As man discovers the powers of creation and puts them to his use, his sin becomes worse, even though man claims that by these powers he is solving the problems of society and bringing prosperity to the world. As a matter of fact, he will undoubtedly be successful in this endeavour as well. He will, according to Scripture, attain to a kingdom of universal peace and prosperity. It will apparently be such a "wonderful" kingdom that people will be duped into thinking that Christ’s kingdom has indeed been realized here in the world and all the promises of Scripture brought to reality by the might and ingenuity of man. But in fact it will be the kingdom of the Antichrist who claims that he is Christ (II Thess. 2:3-4).
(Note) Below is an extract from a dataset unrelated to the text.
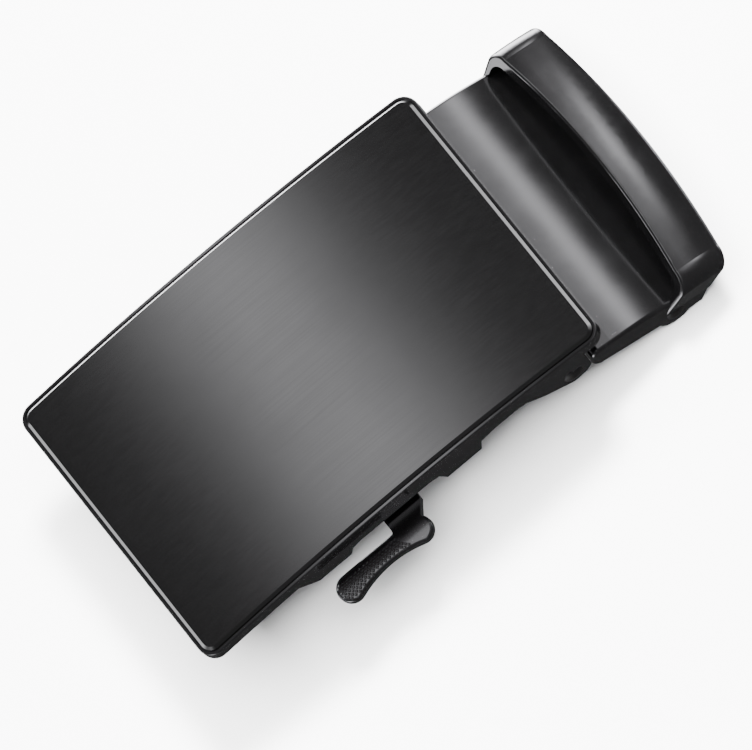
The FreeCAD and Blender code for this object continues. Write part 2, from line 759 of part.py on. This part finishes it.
def make_clamp_shell():
    shell = body("clamp_shell")
    side = sketch_on(shell, "XZ_Plane", "clamp_side")
    bend_z = f"dim.clamp_face - {face_fall('dim.clamp_bend_end')}"
    tail_z = f"dim.clamp_face - {face_tail_fall()}"
    pin_x, pin_z = "dim.jaw_pin_place", "-dim.jaw_pin_depth"
    rounding = "dim.cheek_rounding"
    corners = [
        (f"dim.cheek_start + {rounding}", "dim.clamp_face"),
        ("dim.cheek_start", f"dim.clamp_face - {rounding}"),
        ("dim.cheek_start", f"-dim.cheek_bottom + {rounding}"),
        (f"dim.cheek_start + {rounding}", "-dim.cheek_bottom"),
        (f"{pin_x} - dim.boss_front", "-dim.wall_bottom_rear"),
        (f"{pin_x} + dim.boss_rear", f"{pin_z} - dim.boss_rear_drop"),
        ("dim.tail_bottom_end", "-dim.tail_bottom"),
        ("dim.clamp_face_end", tail_z),
        ("dim.clamp_bend_end", bend_z),
        ("dim.clamp_bend_start", "dim.clamp_face"),
    ]
    arcs = {0: (rounding, 1), 4: ("dim.boss_radius", 1), 8: ("dim.clamp_bend_radius", 1)}
    outline(side, corners, arcs)
    pad(shell, side, "fit.clamp_width", midplane=True)
    half, nose = number("fit.clamp_width / 2"), number(f"{rounding} - dim.cheek_bottom")
    ends = number("dim.cheek_start"), number("dim.clamp_face_end")

    def is_face_side(edge):
        spot = edge.valueAt((edge.FirstParameter + edge.LastParameter) / 2)
        on_side = abs(abs(spot.y) - half) < 1e-4
        on_front = abs(spot.x - ends[0]) < 1e-4
        on_face = spot.x < ends[1] and spot.z > nose and edge.Vertexes[0].Z > number(tail_z) - 1e-3
        return on_side and (on_front or on_face)

    soften(shell, "PartDesign::Fillet", "dim.clamp_rounding", is_face_side)
    inside = sketch_on(shell, "XZ_Plane", "clamp_inside")
    skin = "dim.clamp_skin"
    low = "-2 * dim.tail_bottom"
    left, right = "0", "2 * dim.clamp_face_end"
    corners = [
        (left, low),
        (right, low),
        (right, f"{tail_z} - {skin} - (dim.clamp_face_end) * 0.25"),
        ("dim.clamp_face_end", f"{tail_z} - {skin}"),
        ("dim.clamp_bend_end", f"{bend_z} - {skin}"),
        ("dim.clamp_bend_start", f"dim.clamp_face - {skin}"),
        (left, f"dim.clamp_face - {skin}"),
    ]
    outline(inside, corners, {4: ("dim.clamp_bend_radius", 1)})
    pocket(shell, inside, "fit.clamp_width - 2 * dim.clamp_wall", midplane=True)
    return shell


def make_knuckle():
    """The barrel on the hinge pin and the web that joins it to the clamp's face."""
    width = f"2 * {KNUCKLE}"
    barrel = rod("barrel", "Y", "dim.knuckle_radius", width, "0", f"-{KNUCKLE}", "0")
    web = block("web", ("0", f"-{KNUCKLE}", "dim.clamp_face - dim.clamp_skin"),
                ("dim.clamp_bend_start", width, "dim.clamp_skin"))
    return [barrel, web]


def hoop_outline(sketch, foot_half, foot, top, corner):
    """A hoop from half its width and the level at its foot, the shoulder's level and corners."""
    crown = "(((fit.clamp_width / 2)^2 + dim.loop_crown^2) / (2 * dim.loop_crown))"
    half = f"({foot_half} + dim.loop_flare)"
    corners = [(f"-{foot_half}", foot), (foot_half, foot), (half, f"{top} - {corner}"),
               (f"{half} - {corner}", top), (f"{corner} - {half}", top),
               (f"-{half}", f"{top} - {corner}")]
    outline(sketch, corners, {2: (corner, 1), 3: (crown, 1), 4: (corner, 1)})


def dipped_sketch(owner, name, along="0"):
    """A sketch across the band, square to its dip, at a distance along it from its middle."""
    sketch = sketch_on(owner, "YZ_Plane", name)
    sketch.AttachmentOffset = Placement(Vector(), Rotation(Vector(1, 0, 0), 1))
    middle = "dim.loop_start + dim.loop_height * tan(dim.loop_lean * 1deg) + dim.loop_length / 2"
    bind(sketch, {"AttachmentOffset.Rotation.Angle": "dim.loop_dip",
                  "AttachmentOffset.Base.y": f"-({along}) * sin(dim.loop_dip * 1deg)",
                  "AttachmentOffset.Base.z": f"{middle} + ({along}) * cos(dim.loop_dip * 1deg)"})
    return sketch


def make_loop():
    """The keeper loop: an arched, slightly barrelled band on two legs that lean to the tail."""
    loop = body("loop")
    foot = "-2 * dim.loop_root"
    sections = []
    for name, place in (("front", -1), ("middle", 0), ("rear", 1)):
        section = dipped_sketch(loop, f"loop_{name}", f"{place} * dim.loop_length")
        level = f"(dim.loop_height + dim.loop_barrel * {1 - 4 * place ** 2})"
        hoop_outline(section, "(fit.clamp_width / 2)", foot, level, "dim.loop_corner")
        sections.append(section)
    barrel = loop.newObject("PartDesign::AdditiveLoft", "loop_barrel")
    barrel.Profile = sections[0]
    barrel.Sections = sections[1:]
    doc.recompute()
    slope = number("tan(dim.loop_lean * 1deg)")
    lean = "tan(dim.loop_lean * 1deg)"
    tall, deep = "3 * dim.loop_height", "dim.loop_root"
    rear = "dim.loop_start + dim.loop_length"
    side = sketch_on(loop, "XZ_Plane", "loop_side")
    rectangle(side, "-dim.loop_length", "-3 * dim.loop_root", "2 * dim.plate_length",
              "2 * dim.plate_length")
    outline(side, [(f"dim.loop_start - {deep} * {lean}", f"-{deep}"),
                   (f"{rear} - {deep} * {lean}", f"-{deep}"),
                   (f"{rear} + {tall} * {lean}", tall),
                   (f"dim.loop_start + {tall} * {lean}", tall)])
    pocket(loop, side, "2 * fit.clamp_width", midplane=True)
    starts = [number("dim.loop_start"), number(rear)]
    bottom = number("-dim.loop_root")

    def is_rim(edge):
        ends = [vertex.Point for vertex in edge.Vertexes]
        on_rim = any(all(abs(end.x - start - end.z * slope) < 1e-3 for end in ends)
                     for start in starts)
        return on_rim and any(end.z > bottom + 1e-3 for end in ends)

    soften(loop, "PartDesign::Fillet", "dim.loop_rounding", is_rim)
    hole = dipped_sketch(loop, "loop_hole")
    hoop_outline(hole, "(fit.clamp_width / 2 - dim.loop_skin)", "2 * " + foot,
                 "(dim.loop_height - dim.loop_skin)", "(dim.loop_corner - dim.loop_skin / 3)")
    pocket(loop, hole, "4 * dim.loop_length", midplane=True)
    return loop


def across_clamp(name, radius, x="0", z="0"):
    return rod(name, "Y", radius, "2 * fit.clamp_width", x, "-fit.clamp_width", z)


def make_clamp_body():
    solid = fuse("clamp_solid", [make_clamp_shell(), *make_knuckle(), make_loop()])
    bores = group("clamp_bores", [
        across_clamp("knuckle_bore", "dim.hinge_pin_radius + dim.running_clearance"),
        across_clamp("jaw_pin_hole", "dim.jaw_pin_radius", "dim.jaw_pin_place",
                     "-dim.jaw_pin_depth")])
    return tilt(cut("clamp_body", solid, bores))


def make_clamp_jaw():
    """A flap that turns on the jaw pin; its ridges bite the strap's fixed end."""
    jaw = body("jaw")
    section = sketch_on(jaw, "XZ_Plane", "jaw_section")
    top = "-dim.jaw_inner"
    low = "-dim.jaw_inner - dim.jaw_plate"
    pitch, height = "dim.jaw_tooth_pitch", "dim.jaw_tooth_height"
    corners = [("dim.jaw_free_end", low), ("dim.jaw_pin_place", low), ("dim.jaw_pin_place", top)]
    for tooth in (3, 2, 1, 0):
        foot = f"dim.jaw_first_tooth + {tooth} * {pitch}"
        corners += [(f"{foot} + {pitch}", top), (f"{foot} + {pitch} * 0.85", f"{top} + {height}")]
    corners += [("dim.jaw_first_tooth", top), ("dim.jaw_free_end", top)]
    outline(section, corners)
    width = "fit.clamp_width - 2 * dim.clamp_wall - 2 * dim.side_clearance"
    pad(jaw, section, width, midplane=True)
    barrel = rod("jaw_roll", "Y", "dim.jaw_barrel", width, "dim.jaw_pin_place",
                 f"-({width}) / 2", "-dim.jaw_pin_depth")
    solid = fuse("jaw_solid", [jaw, barrel])
    bore = across_clamp("jaw_bore", "dim.jaw_pin_radius + dim.running_clearance",
                        "dim.jaw_pin_place", "-dim.jaw_pin_depth")
    return tilt(cut("clamp_jaw", solid, bore))


def make_jaw_pin():
    return tilt(headed_pin("jaw_pin", "dim.jaw_pin_radius", "dim.jaw_pin_head_radius",
                           "dim.jaw_pin_head_height", "(fit.clamp_width / 2)",
                           "dim.jaw_pin_place", "-dim.jaw_pin_depth"))


def main():
    pieces = {
        "face_tray": make_face_tray(),
        "face_inlay": make_face_inlay(),
        "inlay_adhesive": make_inlay_adhesive(),
        "housing_frame": make_housing_frame(),
        "housing_rivets": countersunk_rivets("housing_rivets"),
        "release_lever": make_release_lever(),
        "pawl_plate": make_pawl(),
        "pawl_rivets": make_pawl_rivets(),
        "lever_pin": pin_on_pivot("lever_pin"),
        "lever_spring": make_lever_spring(),
        "hinge_pin": make_hinge_pin(),
        "clamp_body": make_clamp_body(),
        "clamp_jaw": make_clamp_jaw(),
        "jaw_pin": make_jaw_pin(),
    }
    doc.recompute()
    for thing in doc.Objects:
        if "Invalid" in thing.State or "Error" in thing.State:
            raise ValueError(f"{thing.Name} is {thing.State}")
    os.makedirs("parts", exist_ok=True)
    for name, piece in pieces.items():
        piece.Label = name
        if piece.Shape.isNull() or not piece.Shape.isValid():
            raise ValueError(f"{name} has no valid shape")
        print(f"{name}: {len(piece.Shape.Solids)} solid(s), {piece.Shape.Volume:.1f} mm3")
        piece.Shape.exportStep(f"parts/{name}.step")


main()
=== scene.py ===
"""Automatic belt buckle: materials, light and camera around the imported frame. Units are metres."""
import math

import bmesh
import bpy
from mathutils import Matrix, Vector


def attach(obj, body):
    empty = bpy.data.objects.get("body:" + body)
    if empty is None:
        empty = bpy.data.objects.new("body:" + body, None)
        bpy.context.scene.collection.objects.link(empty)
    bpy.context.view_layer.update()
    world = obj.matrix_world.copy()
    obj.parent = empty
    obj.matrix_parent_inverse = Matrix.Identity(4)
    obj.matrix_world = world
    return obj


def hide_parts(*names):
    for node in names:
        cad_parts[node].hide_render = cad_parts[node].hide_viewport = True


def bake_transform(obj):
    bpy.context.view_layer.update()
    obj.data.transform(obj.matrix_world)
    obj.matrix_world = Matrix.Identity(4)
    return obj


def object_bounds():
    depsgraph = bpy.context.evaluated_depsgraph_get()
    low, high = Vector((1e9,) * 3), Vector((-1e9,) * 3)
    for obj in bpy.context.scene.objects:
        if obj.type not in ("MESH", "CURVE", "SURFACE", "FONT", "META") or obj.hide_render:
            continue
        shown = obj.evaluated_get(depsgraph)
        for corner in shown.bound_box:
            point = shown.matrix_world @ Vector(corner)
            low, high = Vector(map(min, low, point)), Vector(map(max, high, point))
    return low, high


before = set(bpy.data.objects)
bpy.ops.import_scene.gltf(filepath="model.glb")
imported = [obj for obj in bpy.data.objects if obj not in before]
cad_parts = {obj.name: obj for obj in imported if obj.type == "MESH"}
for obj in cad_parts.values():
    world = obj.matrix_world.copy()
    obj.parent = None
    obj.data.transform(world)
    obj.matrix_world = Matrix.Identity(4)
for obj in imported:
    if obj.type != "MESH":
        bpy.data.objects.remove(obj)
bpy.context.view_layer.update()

MM = 0.001

# Camera: how far the view leans from straight above the face, and how far it is turned.
VIEW_ASIDE = math.radians(3.503)
VIEW_LEAN = math.radians(19.726)
VIEW_ROLL = math.radians(-38.706)
VIEW_DISTANCE = 1612.5 * MM
VIEW_LENS = 615.5
AIM_RIGHT = 7.289 * MM
AIM_UP = 1.071 * MM
FLOOR_GAP = 0.2 * MM

# Lights: power in watts, size and place in metres.
KEY_POWER = 52.0
KEY_SIZE = 0.2
KEY_PLACE = (0.35, 0.3, 0.75)
FILL_POWER = 82.0
FILL_SIZE = 1.0
FILL_PLACE = (0.0, 0.1, 1.0)


# Node helpers.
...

In that kingdom I have no doubt but that all the powers of the creation will have been discovered and put to man’s use. The earth will have been entirely subdued and man can expect no more inventions, for he has attained his goal. But it will be a kingdom of great sin, for Antichrist is called in Scripture "the man of sin" (II Thess. 2:3); that is, he will be the total embodiment of all sin that preceded him and that reaches its culmination in him.

But in that kingdom there is no room for the faithful people of God (Rev. 13). The Antichrist, with the full cooperation of the wicked world, will commit that greatest sin of all, the extermination of the church. It is the same world that crucified Christ that now vents its hatred of Christ by destroying Christ’s bride. No greater sin can be committed. The church is Christ’s bride, the object of His love, the bride for which He gave His own life. His one great concern throughout all history is the salvation of His bride, which bride is His reason for His universal rule. His love for His bride is so great that He will do anything at all for her. That bride the world spits on, slaps in the face, mutilates and abuses, mocks and scorns, and finally kills. Does anyone think that Christ will witness this dreadful treatment of His bride without being moved to the fiercest of anger? With such a great sin, the cup of iniquity is filled and judgment is not longer restrained.
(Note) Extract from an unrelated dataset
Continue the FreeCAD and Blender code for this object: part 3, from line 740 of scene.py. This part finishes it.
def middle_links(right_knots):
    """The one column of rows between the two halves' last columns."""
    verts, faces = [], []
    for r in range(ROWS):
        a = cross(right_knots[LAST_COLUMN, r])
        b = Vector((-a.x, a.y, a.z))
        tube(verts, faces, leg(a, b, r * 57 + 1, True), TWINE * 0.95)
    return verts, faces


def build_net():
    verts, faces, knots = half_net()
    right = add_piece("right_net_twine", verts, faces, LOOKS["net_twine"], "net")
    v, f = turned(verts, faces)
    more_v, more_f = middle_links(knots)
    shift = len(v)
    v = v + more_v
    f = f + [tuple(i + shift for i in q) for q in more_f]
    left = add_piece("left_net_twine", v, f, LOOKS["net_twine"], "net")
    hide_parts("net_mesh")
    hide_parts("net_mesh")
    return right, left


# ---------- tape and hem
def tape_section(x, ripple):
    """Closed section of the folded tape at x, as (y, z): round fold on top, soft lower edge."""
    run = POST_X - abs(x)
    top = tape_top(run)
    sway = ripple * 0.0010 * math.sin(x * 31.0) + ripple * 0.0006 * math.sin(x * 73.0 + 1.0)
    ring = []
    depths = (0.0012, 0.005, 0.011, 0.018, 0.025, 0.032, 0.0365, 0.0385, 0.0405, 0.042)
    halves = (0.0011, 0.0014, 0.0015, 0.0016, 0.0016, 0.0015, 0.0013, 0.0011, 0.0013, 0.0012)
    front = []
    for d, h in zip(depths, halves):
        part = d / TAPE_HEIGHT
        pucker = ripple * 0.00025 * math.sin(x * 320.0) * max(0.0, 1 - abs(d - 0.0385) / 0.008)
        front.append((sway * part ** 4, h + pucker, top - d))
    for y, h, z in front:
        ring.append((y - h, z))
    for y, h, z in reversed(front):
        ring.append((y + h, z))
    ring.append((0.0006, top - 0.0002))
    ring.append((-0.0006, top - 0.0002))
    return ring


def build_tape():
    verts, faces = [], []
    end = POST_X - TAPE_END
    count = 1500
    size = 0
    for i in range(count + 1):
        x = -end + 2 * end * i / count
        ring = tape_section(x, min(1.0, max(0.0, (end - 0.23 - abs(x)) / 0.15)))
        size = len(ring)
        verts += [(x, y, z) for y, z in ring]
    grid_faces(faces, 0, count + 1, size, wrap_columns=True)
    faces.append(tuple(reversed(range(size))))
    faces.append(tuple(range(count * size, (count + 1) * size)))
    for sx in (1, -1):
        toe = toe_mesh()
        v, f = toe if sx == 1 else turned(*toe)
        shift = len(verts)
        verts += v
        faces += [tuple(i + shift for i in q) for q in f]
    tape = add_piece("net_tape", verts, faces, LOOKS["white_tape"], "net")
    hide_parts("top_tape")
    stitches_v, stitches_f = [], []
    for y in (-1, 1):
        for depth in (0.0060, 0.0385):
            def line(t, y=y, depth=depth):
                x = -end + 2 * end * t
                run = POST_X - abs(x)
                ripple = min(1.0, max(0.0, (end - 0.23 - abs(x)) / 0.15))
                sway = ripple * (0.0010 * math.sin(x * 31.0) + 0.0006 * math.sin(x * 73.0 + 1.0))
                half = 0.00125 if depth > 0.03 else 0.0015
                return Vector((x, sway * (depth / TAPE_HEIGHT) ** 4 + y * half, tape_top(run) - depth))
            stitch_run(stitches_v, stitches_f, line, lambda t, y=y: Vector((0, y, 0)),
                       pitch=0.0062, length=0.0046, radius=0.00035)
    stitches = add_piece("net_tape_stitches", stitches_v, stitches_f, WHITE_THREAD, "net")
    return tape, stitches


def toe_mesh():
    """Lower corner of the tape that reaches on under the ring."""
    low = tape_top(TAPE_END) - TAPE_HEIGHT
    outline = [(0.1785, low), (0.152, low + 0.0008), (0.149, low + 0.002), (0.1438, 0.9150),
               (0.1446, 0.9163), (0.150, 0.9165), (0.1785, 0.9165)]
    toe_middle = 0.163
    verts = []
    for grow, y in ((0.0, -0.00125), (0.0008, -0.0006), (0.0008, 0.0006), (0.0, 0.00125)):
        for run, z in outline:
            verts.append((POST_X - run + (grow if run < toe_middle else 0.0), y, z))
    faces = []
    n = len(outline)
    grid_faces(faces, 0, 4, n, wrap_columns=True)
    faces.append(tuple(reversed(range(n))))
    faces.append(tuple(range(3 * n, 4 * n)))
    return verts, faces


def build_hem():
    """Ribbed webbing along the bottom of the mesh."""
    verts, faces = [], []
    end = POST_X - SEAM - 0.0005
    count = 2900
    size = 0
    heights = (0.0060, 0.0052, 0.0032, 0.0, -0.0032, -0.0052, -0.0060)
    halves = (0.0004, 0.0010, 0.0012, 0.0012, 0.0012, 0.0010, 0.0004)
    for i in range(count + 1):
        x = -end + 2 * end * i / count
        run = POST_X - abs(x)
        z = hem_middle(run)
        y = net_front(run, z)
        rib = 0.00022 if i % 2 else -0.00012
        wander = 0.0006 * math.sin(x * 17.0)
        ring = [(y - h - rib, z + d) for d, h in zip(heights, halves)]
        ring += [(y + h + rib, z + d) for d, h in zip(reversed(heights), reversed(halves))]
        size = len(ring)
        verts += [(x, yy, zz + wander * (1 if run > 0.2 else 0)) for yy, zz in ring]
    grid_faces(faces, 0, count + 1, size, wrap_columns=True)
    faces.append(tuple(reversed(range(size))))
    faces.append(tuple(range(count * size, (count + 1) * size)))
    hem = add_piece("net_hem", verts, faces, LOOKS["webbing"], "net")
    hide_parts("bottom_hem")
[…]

The mighty and apparently glittering kingdom of Antichrist will be shown to be a house of cards that collapses by its own internal rot, and judgments come both swift and terrible.

Such is the teaching of Scripture. Any one who cannot see this happening in the world around him is one who deliberately shuts his eyes to reality. The world getting better and better? It takes some powerful self-delusion to convince one’s self of the truth of this notion.

I close with a personal experience. In a time when I corresponded at some length with an ardent post-millennialist, I asked him how he could justify his position that the time would come when the world accepted the Reformed faith—how he could maintain this in the light of every-day experience. One need only read the newspapers and their sad tale of sinful horrors to abandon that position. His response said something to the effect that, yes, the world was getting worse, but this would continue until the world itself realized that it had made a mess of things and that solutions to the world’s woes were to be found elsewhere. The place where the world would find solutions to its problems would be, he claimed, in the Reformed faith, and to it the world would turn out of sheer desperation. That idea is not much on which to pin one’s hope for the future.